Football
Associated Press 7y

FIFA bans Russia's Vitaly Mutko from council election

Russia World Cup head Vitaly Mutko has been barred from seeking re-election to FIFA's top decision-making body after failing an eligibility check, people familiar with the decision told The Associated Press.

FIFA's review committee has ruled that Mutko can no longer sit on the FIFA Council because of his role as a deputy prime minister of Russia.

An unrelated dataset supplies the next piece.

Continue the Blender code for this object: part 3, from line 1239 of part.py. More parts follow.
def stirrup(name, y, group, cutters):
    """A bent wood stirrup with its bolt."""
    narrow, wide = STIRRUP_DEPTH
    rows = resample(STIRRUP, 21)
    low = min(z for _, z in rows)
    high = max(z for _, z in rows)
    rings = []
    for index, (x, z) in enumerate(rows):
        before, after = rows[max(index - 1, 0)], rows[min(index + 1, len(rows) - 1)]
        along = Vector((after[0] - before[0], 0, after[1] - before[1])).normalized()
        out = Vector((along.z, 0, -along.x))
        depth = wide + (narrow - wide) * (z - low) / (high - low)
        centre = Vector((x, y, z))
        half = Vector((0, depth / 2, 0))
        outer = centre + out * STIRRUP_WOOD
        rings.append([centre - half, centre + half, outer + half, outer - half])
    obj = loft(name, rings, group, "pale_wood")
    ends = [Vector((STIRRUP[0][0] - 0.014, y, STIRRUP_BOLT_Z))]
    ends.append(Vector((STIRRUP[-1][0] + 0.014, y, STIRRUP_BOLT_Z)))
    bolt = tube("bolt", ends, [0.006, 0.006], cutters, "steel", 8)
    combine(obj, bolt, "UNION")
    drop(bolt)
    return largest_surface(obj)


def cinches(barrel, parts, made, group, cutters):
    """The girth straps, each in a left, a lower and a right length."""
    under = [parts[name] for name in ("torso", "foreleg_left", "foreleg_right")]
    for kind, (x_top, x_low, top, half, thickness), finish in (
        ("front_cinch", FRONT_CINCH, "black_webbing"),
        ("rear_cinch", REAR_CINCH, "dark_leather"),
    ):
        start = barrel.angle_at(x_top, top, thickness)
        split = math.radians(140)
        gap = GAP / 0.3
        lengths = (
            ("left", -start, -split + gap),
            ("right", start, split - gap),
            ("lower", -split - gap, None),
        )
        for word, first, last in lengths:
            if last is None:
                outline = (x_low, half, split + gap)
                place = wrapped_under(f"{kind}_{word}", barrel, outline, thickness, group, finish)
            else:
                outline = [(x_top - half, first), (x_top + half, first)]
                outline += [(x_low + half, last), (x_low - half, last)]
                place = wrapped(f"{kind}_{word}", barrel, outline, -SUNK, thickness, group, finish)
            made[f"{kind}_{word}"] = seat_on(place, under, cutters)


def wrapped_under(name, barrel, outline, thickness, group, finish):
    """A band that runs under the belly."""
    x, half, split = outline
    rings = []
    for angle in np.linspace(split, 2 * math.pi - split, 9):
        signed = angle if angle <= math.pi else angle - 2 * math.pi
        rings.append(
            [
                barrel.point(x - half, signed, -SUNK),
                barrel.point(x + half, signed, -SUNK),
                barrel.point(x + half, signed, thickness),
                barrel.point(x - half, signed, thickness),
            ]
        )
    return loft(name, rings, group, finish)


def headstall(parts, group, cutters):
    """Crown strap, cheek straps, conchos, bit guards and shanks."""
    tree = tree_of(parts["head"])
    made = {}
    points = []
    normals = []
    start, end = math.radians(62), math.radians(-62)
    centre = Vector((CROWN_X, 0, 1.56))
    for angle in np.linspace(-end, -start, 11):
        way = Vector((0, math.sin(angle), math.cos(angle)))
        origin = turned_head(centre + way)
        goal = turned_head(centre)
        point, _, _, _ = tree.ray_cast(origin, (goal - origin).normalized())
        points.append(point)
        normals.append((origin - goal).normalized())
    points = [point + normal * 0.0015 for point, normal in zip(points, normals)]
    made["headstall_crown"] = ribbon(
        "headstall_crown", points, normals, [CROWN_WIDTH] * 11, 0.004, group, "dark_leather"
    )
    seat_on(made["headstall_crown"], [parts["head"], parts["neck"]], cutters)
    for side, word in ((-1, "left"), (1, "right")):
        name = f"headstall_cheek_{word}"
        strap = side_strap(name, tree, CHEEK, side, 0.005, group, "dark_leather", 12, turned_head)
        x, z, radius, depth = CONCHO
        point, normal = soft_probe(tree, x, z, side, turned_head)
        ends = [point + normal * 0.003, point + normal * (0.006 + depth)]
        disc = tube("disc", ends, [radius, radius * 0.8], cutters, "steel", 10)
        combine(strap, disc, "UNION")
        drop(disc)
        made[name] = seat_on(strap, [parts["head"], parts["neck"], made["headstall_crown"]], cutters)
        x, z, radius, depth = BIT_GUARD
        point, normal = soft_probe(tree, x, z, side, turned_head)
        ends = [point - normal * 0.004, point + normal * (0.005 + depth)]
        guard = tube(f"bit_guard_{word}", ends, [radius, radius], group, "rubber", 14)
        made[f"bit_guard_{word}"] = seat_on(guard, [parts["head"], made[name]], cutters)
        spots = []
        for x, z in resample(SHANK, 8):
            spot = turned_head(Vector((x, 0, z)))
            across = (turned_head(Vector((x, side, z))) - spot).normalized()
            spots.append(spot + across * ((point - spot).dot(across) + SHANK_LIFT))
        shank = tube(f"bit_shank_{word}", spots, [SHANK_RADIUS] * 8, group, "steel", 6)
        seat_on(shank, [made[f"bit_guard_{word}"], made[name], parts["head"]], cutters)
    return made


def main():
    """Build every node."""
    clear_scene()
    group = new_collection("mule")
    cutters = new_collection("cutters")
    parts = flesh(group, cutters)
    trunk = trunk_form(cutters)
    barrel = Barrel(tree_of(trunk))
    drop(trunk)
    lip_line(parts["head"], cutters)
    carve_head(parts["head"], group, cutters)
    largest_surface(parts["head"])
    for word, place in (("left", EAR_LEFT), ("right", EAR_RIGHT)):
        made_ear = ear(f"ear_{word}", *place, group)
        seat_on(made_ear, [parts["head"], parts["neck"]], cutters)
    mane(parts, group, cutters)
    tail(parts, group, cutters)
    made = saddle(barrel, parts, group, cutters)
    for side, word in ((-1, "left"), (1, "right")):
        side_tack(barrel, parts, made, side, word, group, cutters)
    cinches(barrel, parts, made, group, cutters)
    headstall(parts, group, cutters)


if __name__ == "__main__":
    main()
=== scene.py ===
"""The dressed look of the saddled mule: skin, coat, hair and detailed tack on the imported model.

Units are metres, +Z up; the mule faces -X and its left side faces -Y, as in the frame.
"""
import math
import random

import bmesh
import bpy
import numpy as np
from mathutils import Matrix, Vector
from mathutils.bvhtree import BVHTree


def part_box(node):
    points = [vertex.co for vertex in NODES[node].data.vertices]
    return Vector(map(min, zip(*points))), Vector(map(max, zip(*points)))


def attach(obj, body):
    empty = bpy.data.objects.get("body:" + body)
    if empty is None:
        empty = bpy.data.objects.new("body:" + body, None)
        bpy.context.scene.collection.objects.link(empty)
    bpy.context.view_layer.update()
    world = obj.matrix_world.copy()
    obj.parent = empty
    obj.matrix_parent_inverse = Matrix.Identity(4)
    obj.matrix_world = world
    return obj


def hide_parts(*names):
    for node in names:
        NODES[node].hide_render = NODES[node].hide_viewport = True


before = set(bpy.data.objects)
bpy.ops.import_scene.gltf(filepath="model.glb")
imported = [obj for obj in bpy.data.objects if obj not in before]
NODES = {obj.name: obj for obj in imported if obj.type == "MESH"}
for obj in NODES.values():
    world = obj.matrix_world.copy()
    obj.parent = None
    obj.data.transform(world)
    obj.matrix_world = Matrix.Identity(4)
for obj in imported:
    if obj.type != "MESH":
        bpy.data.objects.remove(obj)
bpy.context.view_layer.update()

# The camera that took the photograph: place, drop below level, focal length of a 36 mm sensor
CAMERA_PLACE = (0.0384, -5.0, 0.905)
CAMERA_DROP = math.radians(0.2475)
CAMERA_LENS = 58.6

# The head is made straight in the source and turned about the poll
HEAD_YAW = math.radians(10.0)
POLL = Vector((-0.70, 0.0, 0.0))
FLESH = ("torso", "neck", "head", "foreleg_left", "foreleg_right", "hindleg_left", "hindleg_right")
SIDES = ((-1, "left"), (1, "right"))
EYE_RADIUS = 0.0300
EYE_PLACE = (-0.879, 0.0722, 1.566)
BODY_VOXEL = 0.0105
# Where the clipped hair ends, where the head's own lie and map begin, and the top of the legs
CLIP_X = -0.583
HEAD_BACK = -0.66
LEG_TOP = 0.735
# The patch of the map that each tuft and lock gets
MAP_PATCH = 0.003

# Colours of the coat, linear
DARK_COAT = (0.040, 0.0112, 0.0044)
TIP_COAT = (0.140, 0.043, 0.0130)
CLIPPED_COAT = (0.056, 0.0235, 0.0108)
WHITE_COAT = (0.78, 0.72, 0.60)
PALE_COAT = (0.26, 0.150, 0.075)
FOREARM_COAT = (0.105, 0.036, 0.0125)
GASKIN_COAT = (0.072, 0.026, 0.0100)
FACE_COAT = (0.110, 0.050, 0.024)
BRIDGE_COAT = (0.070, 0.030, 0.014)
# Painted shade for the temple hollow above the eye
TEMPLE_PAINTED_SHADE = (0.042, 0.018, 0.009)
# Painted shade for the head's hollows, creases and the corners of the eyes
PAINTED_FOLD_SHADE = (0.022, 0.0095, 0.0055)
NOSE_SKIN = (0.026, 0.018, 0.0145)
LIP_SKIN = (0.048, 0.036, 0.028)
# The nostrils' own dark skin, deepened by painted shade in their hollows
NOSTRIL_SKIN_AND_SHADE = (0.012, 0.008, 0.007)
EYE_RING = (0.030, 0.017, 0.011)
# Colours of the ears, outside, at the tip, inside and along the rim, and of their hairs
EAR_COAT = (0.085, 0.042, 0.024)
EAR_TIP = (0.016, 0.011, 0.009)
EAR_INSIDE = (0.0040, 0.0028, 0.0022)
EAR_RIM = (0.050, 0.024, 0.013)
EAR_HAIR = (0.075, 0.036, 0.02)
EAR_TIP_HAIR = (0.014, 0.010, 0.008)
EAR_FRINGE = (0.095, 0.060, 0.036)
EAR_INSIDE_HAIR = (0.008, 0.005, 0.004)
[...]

The people spoke on condition of anonymity because they were not authorised to discuss the eligibility checks on Mutko, who is also head of Russia's football federation.

Mutko's exclusion from the election is due to a clampdown on government interference in soccer rather than a separate, ongoing FIFA ethics examination of a World Anti-Doping Agency report that implicates him in Russia's doping cover-ups.

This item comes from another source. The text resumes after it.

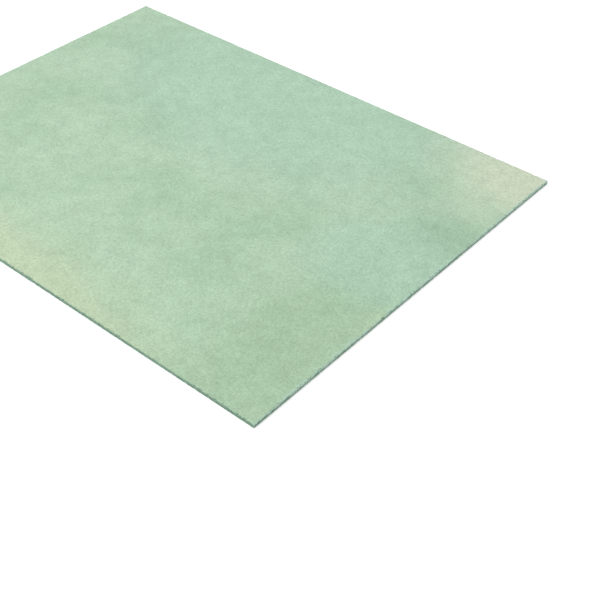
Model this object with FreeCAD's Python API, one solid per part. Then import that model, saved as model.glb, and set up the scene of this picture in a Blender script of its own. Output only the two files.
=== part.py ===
import FreeCAD, Part
import os

# One loose sheet of green wood-fibre softboard, the kind laid as a cushion under a floating floor.
# Millimetres, +Z up. The sheet lies flat with its underside on Z = 0 and its middle on the origin.
# +X runs along the long side and +Y along the short side. All four sides are square saw cuts.

# Driving dimensions
panel_length = 790.0      # long side, along X
panel_width = 590.0       # short side, along Y
panel_thickness = 5.5     # board thickness, along Z
corner_radius = 0.8       # each upright corner, blunted where the soft fibre gives
arris_chamfer = 0.3       # each long edge of both faces, crumbled back by the saw


def sheet_blank():
    """The sheet as sawn to size, with sharp edges."""
    near_left = FreeCAD.Vector(-panel_length / 2, -panel_width / 2, 0)
    return Part.makeBox(panel_length, panel_width, panel_thickness, near_left)


def upright_edges(sheet):
    """The edges that run through the thickness, one at each corner."""
    return [edge for edge in sheet.Edges if edge.BoundBox.ZLength > panel_thickness / 2]


def outline_edges(sheet, level):
    """The edges that go round the face at one level."""
    near = arris_chamfer / 2
    outline = []
    for edge in sheet.Edges:
        box = edge.BoundBox
        if abs(box.ZMin - level) < near and abs(box.ZMax - level) < near:
            outline.append(edge)
    return outline


def blunt_corners(sheet):
    """Rounds the four upright corners."""
    return sheet.makeFillet(corner_radius, upright_edges(sheet))


def ease_arrises(sheet):
    """Takes the sharpness off the edges of the top face and of the underside."""
    arrises = outline_edges(sheet, 0) + outline_edges(sheet, panel_thickness)
    return sheet.makeChamfer(arris_chamfer, arrises)


def underlay_panel():
    """The finished sheet: one piece of board."""
    sheet = sheet_blank()
    sheet = blunt_corners(sheet)
    return ease_arrises(sheet).Solids[0]


os.makedirs("parts", exist_ok=True)
underlay_panel().exportStep("parts/underlay_panel.step")
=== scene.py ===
import bpy
import bmesh
import math
import random
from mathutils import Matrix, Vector, kdtree, noise


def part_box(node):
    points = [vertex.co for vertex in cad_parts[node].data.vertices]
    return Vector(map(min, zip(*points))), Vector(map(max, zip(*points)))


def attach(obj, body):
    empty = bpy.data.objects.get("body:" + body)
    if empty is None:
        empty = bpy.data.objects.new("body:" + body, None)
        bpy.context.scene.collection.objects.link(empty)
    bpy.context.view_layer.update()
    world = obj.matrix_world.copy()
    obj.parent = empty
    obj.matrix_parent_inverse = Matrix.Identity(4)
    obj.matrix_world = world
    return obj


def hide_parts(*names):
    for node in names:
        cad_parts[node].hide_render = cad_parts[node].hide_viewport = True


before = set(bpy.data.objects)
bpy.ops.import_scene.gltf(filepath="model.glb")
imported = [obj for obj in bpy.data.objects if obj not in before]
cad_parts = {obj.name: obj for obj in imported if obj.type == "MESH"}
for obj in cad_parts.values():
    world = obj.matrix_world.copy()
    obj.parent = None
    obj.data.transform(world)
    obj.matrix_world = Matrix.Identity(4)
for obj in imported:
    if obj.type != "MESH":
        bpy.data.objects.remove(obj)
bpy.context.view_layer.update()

mm = 0.001
sheetLow, sheetHigh = (Vector(corner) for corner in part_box("underlay_panel"))
sheetSize = sheetHigh - sheetLow
sheetMiddle = (sheetLow + sheetHigh) / 2
print("stage: the packed sheet is in,", [round(side / mm, 2) for side in sheetSize], "mm")


def linearColour(hexText):
    # an sRGB hex colour as the linear red, green, blue and alpha that the shaders take
    channels = [int(hexText[place:place + 2], 16) / 255 for place in (1, 3, 5)]
    return [c / 12.92 if c <= 0.04045 else ((c + 0.055) / 1.055) ** 2.4 for c in channels] + [1.0]


# Sockets go by name or by number. A Map Range takes a value (0), its range (1, 2) and the new range (3, 4).
# A colour Mix goes from colour 6 to colour 7 by factor 0, and gives output 2.
smooth = {"interpolation_type": "SMOOTHSTEP"}
inColour = {"data_type": "RGBA"}
noiseLow, noiseHigh = 0.3, 0.7   # a noise texture seldom leaves this range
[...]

That investigation could lead to sanctions that prevent Mutko remaining head of the Russian Football Union and chairman of Russia's 2018 World Cup organising committee.

Mutko, who has been on FIFA's ruling body since 2009, had been one of five men seeking four European places on the council in the April 5 election at the UEFA Congress.

Now four men are in line for four places: Sandor Csanyi, a current UEFA executive committee member from Hungary; Geir Thorsteinsson, president of Iceland's soccer federation; former AC Milan player Dejan Savicevic, Montenegro's federation president; and Costakis Koutsokoumnis, the Cyprus federation president.

FIFA has long prohibited government interference in how member federations run their own affairs, but Mutko has had multi-task status as head of the World Cup preparations, Russian federation and FIFA Council member for several years.

Mukto was sports minister when he formally joined FIFA's executive committee, the precursor to the council, in 2009. That was the same day FIFA's congress approved stricter new rules protecting member federations and soccer officials from government meddling.

Mutko's re-election bid has now been thwarted by a more exacting interpretation of FIFA rules restricting "political interference" by the new review committee assessing the eligibility of officials for top posts headed by former Portuguese government minister Miguel Poiares Maduro.

This is the first time Mutko has undergone an integrity check since they were introduced as part of anti-corruption reforms begun by Sepp Blatter in the fallout from the Russia-Qatar World Cup hosting decisions in 2010 and subsequent failed presidential election bid by Mohamed bin Hammam of Qatar.

Mutko can appeal to the Court of Arbitration for Sport. The court in Lausanne, Switzerland typically passes urgent verdicts within days when would-be candidates seek a ruling after being barred from elections run by FIFA and its six continental confederations

Mutko was promoted from sports minister to deputy prime minister last year and he retains responsibility for sports despite being directly implicated in a wider doping scandal in Russia.

Five suspicious samples in the Russian men's under-17 and under-21 national teams in 2013 and 2014 were exposed in emails released in December by the World Anti-Doping Agency, accompanying investigator Richard McLaren's report into Russian doping.

Mutko has been accused of covering up a doping case in the Russian league.

Russia was also accused by McLaren of subverting doping procedures at the 2014 Sochi Winter Olympics while Mutko was sports minister, with intelligence officers involved in tampering with samples of Russian medal winners.